La porte des records ouverte, Faith Kipyegon s’est engouffrée dedans. En habituée du stade Charléty, où la Kényane avait battu le record du monde du 5 000 m l’an passé, la coureuse de 30 ans, double championne olympique du 1 500 m, a survolé cette distance. Avec son chrono de 3 min 49 s 04, elle abaisse de 7 centièmes de seconde la meilleure marque de l’histoire, dont elle était déjà détentrice.
« J’étais venue ici pour savoir comment j’étais en vue de défendre mon titre olympique dans quelques semaines, a-t-elle simplement expliqué après sa course. Je n’avais pas en tête de battre le record du monde… Je voulais seulement courir le mieux possible, je venais pour tester ma forme. » Excellente, donc.
Après un retour prévu au Kenya, elle se projette déjà sur les Jeux, son « prochain gros objectif ». Et, alors que la fête, dimanche, se terminait par un spectacle pyrotechnique, la Kényane rêvait de la même ambiance début août : « J’espère que le public aux Jeux sera le même qu’aujourd’hui. L’énergie était si forte, merci aux fans d’être venus. J’ai hâte de les revoir dans quelques semaines. » Sa démonstration du jour résonnait comme une belle promesse olympique.
Des records pour Guillemot, Finot et Tual
S’ils n’ont pas tutoyé les meilleures marques mondiales, les Français ont également brillé à Paris. Derrière Kipyegon, Agathe Guillemot s’est adjugée le record de France du 1 500 m en 3 min, 58 s 05. « C’était digne d’une finale olympique, j’avais vraiment comme objectif de battre ce record, a réagi Guillemot. Moins de quatre minutes à la maison, j’ai l’impression que ça me réussit. »
Elle avait peut-être été inspirée par sa compatriote, Alice Finot, ayant elle aussi repoussé les murs du record national sur le 3 000 m steeple, en terminant sa course en 9 min 05 s et 01. A 33 ans, elle a retranché d’un seul coup une seconde à un record qui était déjà en sa possession. Insuffisant toutefois pour l’emporter face à la championne du monde en titre bahreïnie Winfred Yavi Mutile.

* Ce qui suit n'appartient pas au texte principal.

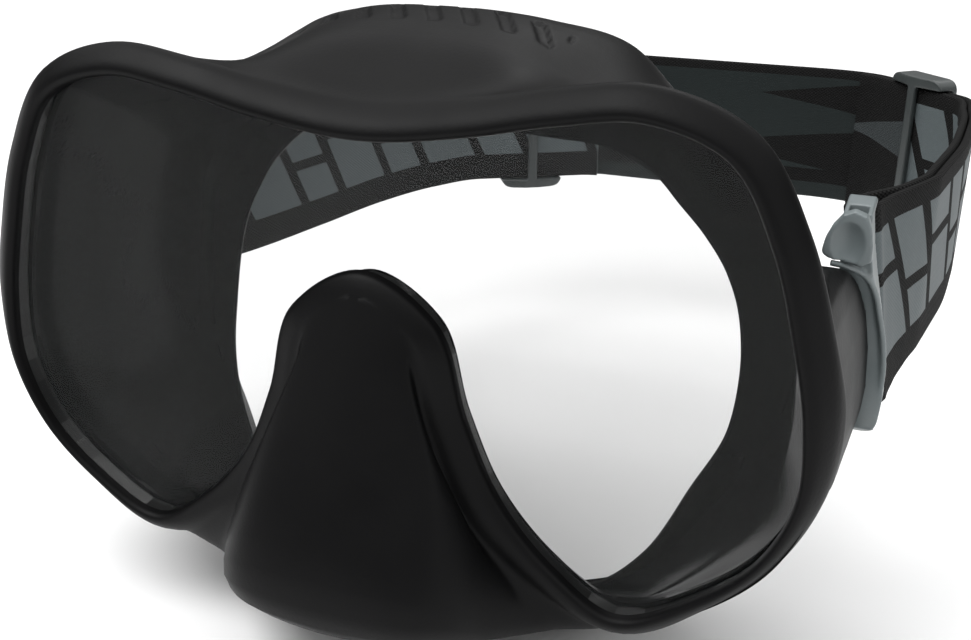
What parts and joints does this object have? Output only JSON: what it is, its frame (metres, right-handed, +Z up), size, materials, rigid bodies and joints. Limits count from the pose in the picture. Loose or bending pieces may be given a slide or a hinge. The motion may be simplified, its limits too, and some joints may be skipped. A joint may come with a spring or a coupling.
{
  "type": "diving mask",
  "caption": "Single-pane diving mask with a moulded skirt and nose pocket, swivelling side buckles and a folded webbing head strap with sliders.",
  "frame": {"origin": "on the symmetry plane of the mask, 50 mm behind the pane's front face and 4 mm above the buckle pivots, where the face seal meets the face", "axes": "+X to the wearer's left, +Y from the pane back to the face and the back of the head, +Z up"},
  "size_m": [0.1837, 0.2084, 0.1175],
  "materials": {
    "silicone": "moulded, satin",
    "glass": "clear, flat, polished",
    "black_plastic": "moulded",
    "grey_plastic": "moulded, satin",
    "steel": "drawn wire and turned",
    "webbing": "woven elastic, printed face"
  },
  "bodies": {
    "mask": {"skirt": "silicone", "lens": "glass", "lens_frame": "black_plastic", "left_pivot_base": "black_plastic", "left_pivot_pin": "steel", "left_pivot_clip": "steel", "right_pivot_base": "black_plastic", "right_pivot_pin": "steel", "right_pivot_clip": "steel"},
    "left_fitting": {"left_buckle": "grey_plastic", "left_strap_bar": "steel", "left_tab_pin": "steel", "left_tab_spring": "steel", "head_strap": "webbing"},
    "right_fitting": {"right_buckle": "grey_plastic", "right_strap_bar": "steel", "right_tab_pin": "steel", "right_tab_spring": "steel"},
    "left_tab": {"left_release_tab": "grey_plastic"},
    "right_tab": {"right_release_tab": "grey_plastic"},
    "left_glide": {"left_slider": "grey_plastic"},
    "right_glide": {"right_slider": "grey_plastic"}
  },
  "joints": [
    {"name": "left_swivel", "type": "hinge", "parent": "mask", "child": "left_fitting", "pos_m": [0.0768, -0.028, -0.004], "axis": [1, 0, 0], "range_deg": [-22, 22]},
    {"name": "right_swivel", "type": "hinge", "parent": "mask", "child": "right_fitting", "pos_m": [-0.0768, -0.028, -0.004], "axis": [1, 0, 0], "range_deg": [-22, 22]},
    {"name": "left_tab_press", "type": "hinge", "parent": "left_fitting", "child": "left_tab", "pos_m": [0.0761, -0.0105, 0.0182], "axis": [1, 0, 0], "range_deg": [-14, 0], "stiffness_Nm_per_rad": 0.02, "springref_deg": 14.32},
    {"name": "right_tab_press", "type": "hinge", "parent": "right_fitting", "child": "right_tab", "pos_m": [-0.0761, -0.0105, 0.0182], "axis": [1, 0, 0], "range_deg": [-14, 0], "stiffness_Nm_per_rad": 0.02, "springref_deg": 14.32},
    {"name": "left_slide", "type": "slide", "parent": "left_fitting", "child": "left_glide", "axis": [-0.6922, 0.7217, 0], "range_m": [-0.004, 0.004]},
    {"name": "right_slide", "type": "slide", "parent": "left_fitting", "child": "right_glide", "axis": [-0.8586, -0.5127, 0], "range_m": [-0.004, 0.004]}
  ],
  "couplings": [
    {"joint": "right_swivel", "follows": "left_swivel", "ratio": 1}
  ]
}
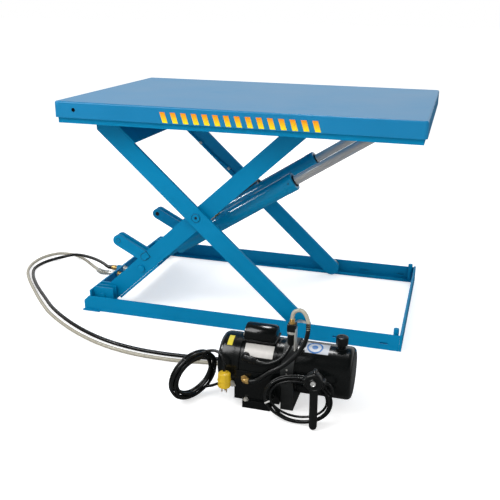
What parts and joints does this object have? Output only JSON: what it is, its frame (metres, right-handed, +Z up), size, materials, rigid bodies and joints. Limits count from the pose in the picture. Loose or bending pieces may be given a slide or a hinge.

Pendant que le Suédois Armand Duplantis remportait le concours du saut à la perche mais manquait, pour cette fois, un nouveau record du monde, Gabriel Tual s’est lui aussi illustré sur le 800 m. Le récent champion d’Europe a pris la troisième place du meeting, et a surtout battu lui aussi un record de France, en 1 min 41 s 61. Loin, très loin devant le temps de Pierre-Ambroise Bosse (1 min 42 s 53), établi en 2014. « Là je suis sur la Lune », a réagi le demi-fondeur de 26 ans après sa course. « C’est dingue. A l’entraînement, on sent quand on a des gros chronos, je me disais 1 min 42 sec, c’est jouable, mais de là à faire 1 min 41 sec, même moi je crois que je ne réalise pas. C’est lunaire, c’est lunaire ! »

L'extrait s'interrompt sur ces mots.